DATASET SECTION:
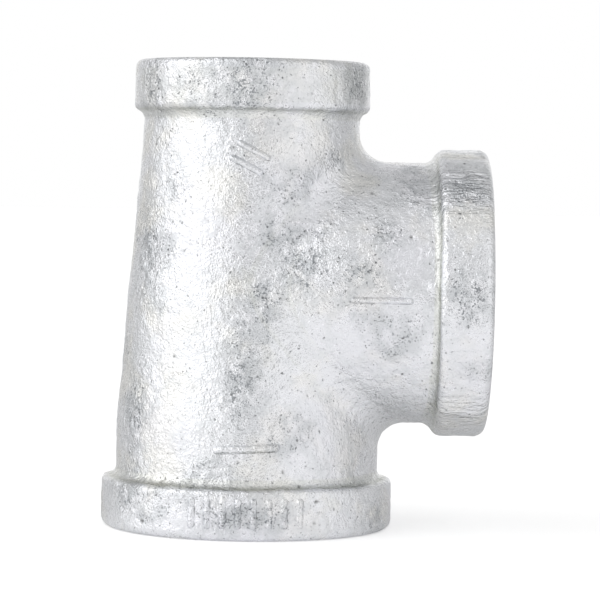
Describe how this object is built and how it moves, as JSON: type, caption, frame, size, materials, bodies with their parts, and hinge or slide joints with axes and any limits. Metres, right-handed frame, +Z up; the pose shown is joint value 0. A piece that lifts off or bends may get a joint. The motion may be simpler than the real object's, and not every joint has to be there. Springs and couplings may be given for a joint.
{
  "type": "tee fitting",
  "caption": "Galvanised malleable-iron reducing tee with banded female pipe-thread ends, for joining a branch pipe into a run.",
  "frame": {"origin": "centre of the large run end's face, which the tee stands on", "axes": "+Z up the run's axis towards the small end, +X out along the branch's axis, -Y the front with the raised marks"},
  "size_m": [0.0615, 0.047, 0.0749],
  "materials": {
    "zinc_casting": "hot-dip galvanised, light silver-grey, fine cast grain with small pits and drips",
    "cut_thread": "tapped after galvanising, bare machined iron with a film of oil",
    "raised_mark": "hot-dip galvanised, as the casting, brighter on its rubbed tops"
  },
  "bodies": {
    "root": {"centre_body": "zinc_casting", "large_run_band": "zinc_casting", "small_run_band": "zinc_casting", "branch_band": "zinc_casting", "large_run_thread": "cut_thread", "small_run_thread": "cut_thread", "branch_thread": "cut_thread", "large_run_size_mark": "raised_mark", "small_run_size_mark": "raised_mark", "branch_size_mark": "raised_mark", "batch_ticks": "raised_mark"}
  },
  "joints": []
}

EXERCISE DIRECTIONS:
Reproduce the listing above verbatim, from first line to last.

EXERCISE ANSWER:
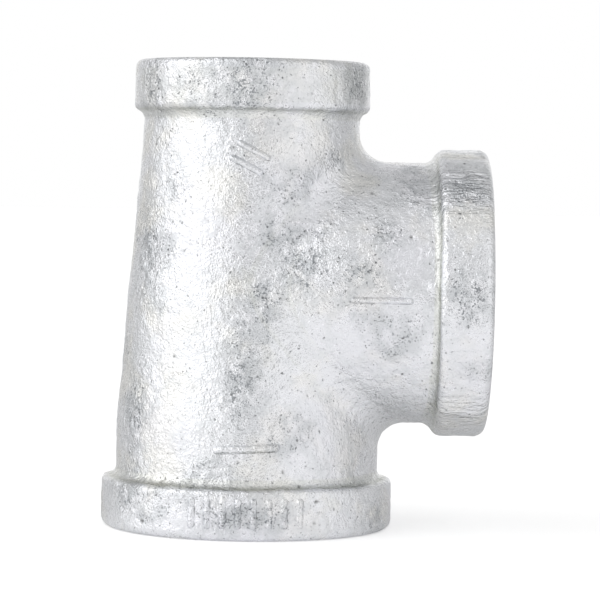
Describe how this object is built and how it moves, as JSON: type, caption, frame, size, materials, bodies with their parts, and hinge or slide joints with axes and any limits. Metres, right-handed frame, +Z up; the pose shown is joint value 0. A piece that lifts off or bends may get a joint. The motion may be simpler than the real object's, and not every joint has to be there. Springs and couplings may be given for a joint.
{
  "type": "tee fitting",
  "caption": "Galvanised malleable-iron reducing tee with banded female pipe-thread ends, for joining a branch pipe into a run.",
  "frame": {"origin": "centre of the large run end's face, which the tee stands on", "axes": "+Z up the run's axis towards the small end, +X out along the branch's axis, -Y the front with the raised marks"},
  "size_m": [0.0615, 0.047, 0.0749],
  "materials": {
    "zinc_casting": "hot-dip galvanised, light silver-grey, fine cast grain with small pits and drips",
    "cut_thread": "tapped after galvanising, bare machined iron with a film of oil",
    "raised_mark": "hot-dip galvanised, as the casting, brighter on its rubbed tops"
  },
  "bodies": {
    "root": {"centre_body": "zinc_casting", "large_run_band": "zinc_casting", "small_run_band": "zinc_casting", "branch_band": "zinc_casting", "large_run_thread": "cut_thread", "small_run_thread": "cut_thread", "branch_thread": "cut_thread", "large_run_size_mark": "raised_mark", "small_run_size_mark": "raised_mark", "branch_size_mark": "raised_mark", "batch_ticks": "raised_mark"}
  },
  "joints": []
}